● YOUR OBJECTIVE: Set down all of the data exactly as it appears.

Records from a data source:
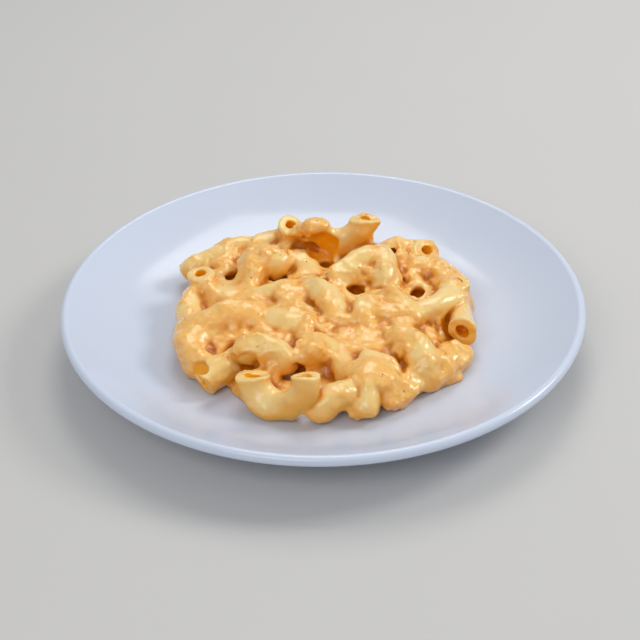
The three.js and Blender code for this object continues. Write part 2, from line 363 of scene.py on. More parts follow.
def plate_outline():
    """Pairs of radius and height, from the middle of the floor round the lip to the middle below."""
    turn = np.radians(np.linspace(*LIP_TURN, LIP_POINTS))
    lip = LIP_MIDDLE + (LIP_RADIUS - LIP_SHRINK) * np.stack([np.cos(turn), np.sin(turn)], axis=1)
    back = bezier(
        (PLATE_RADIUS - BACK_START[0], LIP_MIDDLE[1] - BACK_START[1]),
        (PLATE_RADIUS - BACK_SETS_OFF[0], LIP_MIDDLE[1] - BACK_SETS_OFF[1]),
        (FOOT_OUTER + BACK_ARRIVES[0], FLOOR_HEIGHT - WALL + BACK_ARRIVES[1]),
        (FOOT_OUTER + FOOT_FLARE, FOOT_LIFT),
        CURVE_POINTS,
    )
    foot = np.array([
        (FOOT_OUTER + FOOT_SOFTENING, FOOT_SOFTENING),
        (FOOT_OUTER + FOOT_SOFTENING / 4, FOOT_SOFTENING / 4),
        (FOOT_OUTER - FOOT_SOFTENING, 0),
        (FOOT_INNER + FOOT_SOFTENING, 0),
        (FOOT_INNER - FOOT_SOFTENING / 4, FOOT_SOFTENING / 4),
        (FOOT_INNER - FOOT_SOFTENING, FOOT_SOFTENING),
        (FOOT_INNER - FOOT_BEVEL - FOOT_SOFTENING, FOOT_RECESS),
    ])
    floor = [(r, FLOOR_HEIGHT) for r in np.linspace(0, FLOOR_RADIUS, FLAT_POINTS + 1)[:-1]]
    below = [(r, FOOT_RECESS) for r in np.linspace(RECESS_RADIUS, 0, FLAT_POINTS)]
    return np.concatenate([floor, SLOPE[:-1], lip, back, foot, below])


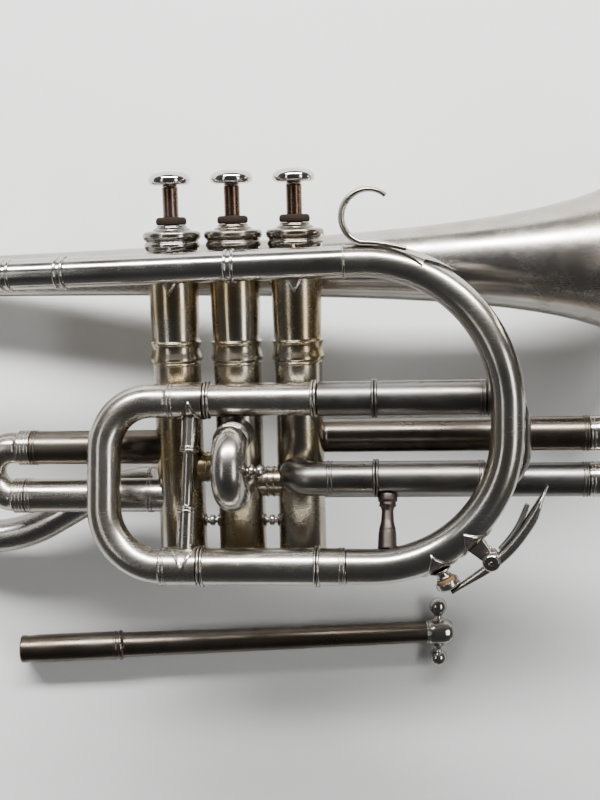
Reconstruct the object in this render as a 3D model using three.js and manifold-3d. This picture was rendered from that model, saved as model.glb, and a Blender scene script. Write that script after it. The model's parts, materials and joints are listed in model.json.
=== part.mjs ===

● CORRECT RESULT:
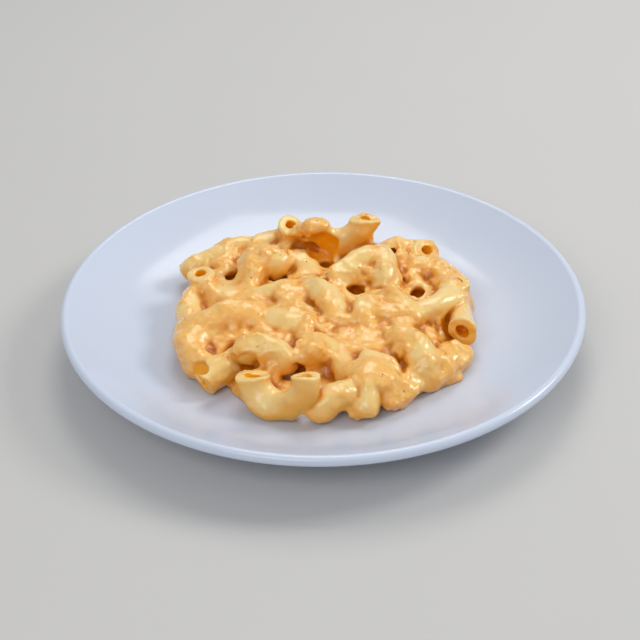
The three.js and Blender code for this object continues. Write part 2, from line 363 of scene.py on. More parts follow.
def plate_outline():
    """Pairs of radius and height, from the middle of the floor round the lip to the middle below."""
    turn = np.radians(np.linspace(*LIP_TURN, LIP_POINTS))
    lip = LIP_MIDDLE + (LIP_RADIUS - LIP_SHRINK) * np.stack([np.cos(turn), np.sin(turn)], axis=1)
    back = bezier(
        (PLATE_RADIUS - BACK_START[0], LIP_MIDDLE[1] - BACK_START[1]),
        (PLATE_RADIUS - BACK_SETS_OFF[0], LIP_MIDDLE[1] - BACK_SETS_OFF[1]),
        (FOOT_OUTER + BACK_ARRIVES[0], FLOOR_HEIGHT - WALL + BACK_ARRIVES[1]),
        (FOOT_OUTER + FOOT_FLARE, FOOT_LIFT),
        CURVE_POINTS,
    )
    foot = np.array([
        (FOOT_OUTER + FOOT_SOFTENING, FOOT_SOFTENING),
        (FOOT_OUTER + FOOT_SOFTENING / 4, FOOT_SOFTENING / 4),
        (FOOT_OUTER - FOOT_SOFTENING, 0),
        (FOOT_INNER + FOOT_SOFTENING, 0),
        (FOOT_INNER - FOOT_SOFTENING / 4, FOOT_SOFTENING / 4),
        (FOOT_INNER - FOOT_SOFTENING, FOOT_SOFTENING),
        (FOOT_INNER - FOOT_BEVEL - FOOT_SOFTENING, FOOT_RECESS),
    ])
    floor = [(r, FLOOR_HEIGHT) for r in np.linspace(0, FLOOR_RADIUS, FLAT_POINTS + 1)[:-1]]
    below = [(r, FOOT_RECESS) for r in np.linspace(RECESS_RADIUS, 0, FLAT_POINTS)]
    return np.concatenate([floor, SLOPE[:-1], lip, back, foot, below])


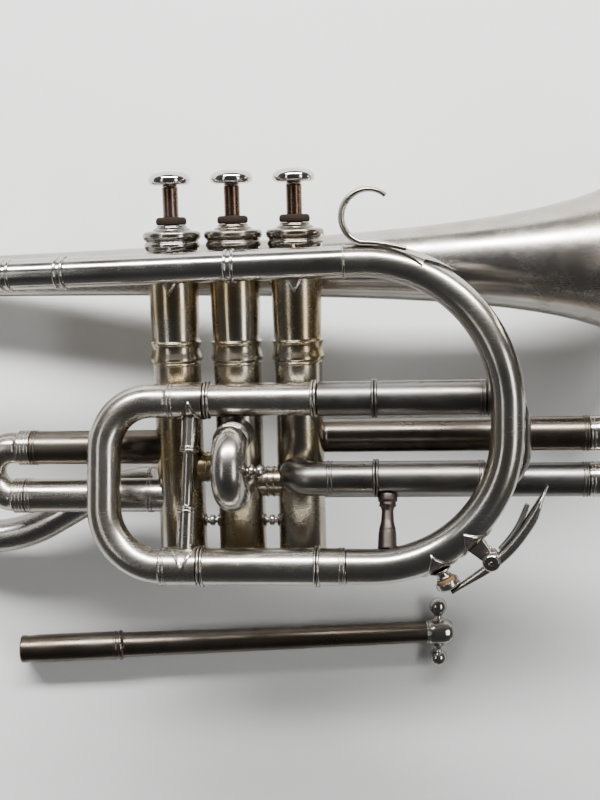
Reconstruct the object in this render as a 3D model using three.js and manifold-3d. This picture was rendered from that model, saved as model.glb, and a Blender scene script. Write that script after it. The model's parts, materials and joints are listed in model.json.
=== part.mjs ===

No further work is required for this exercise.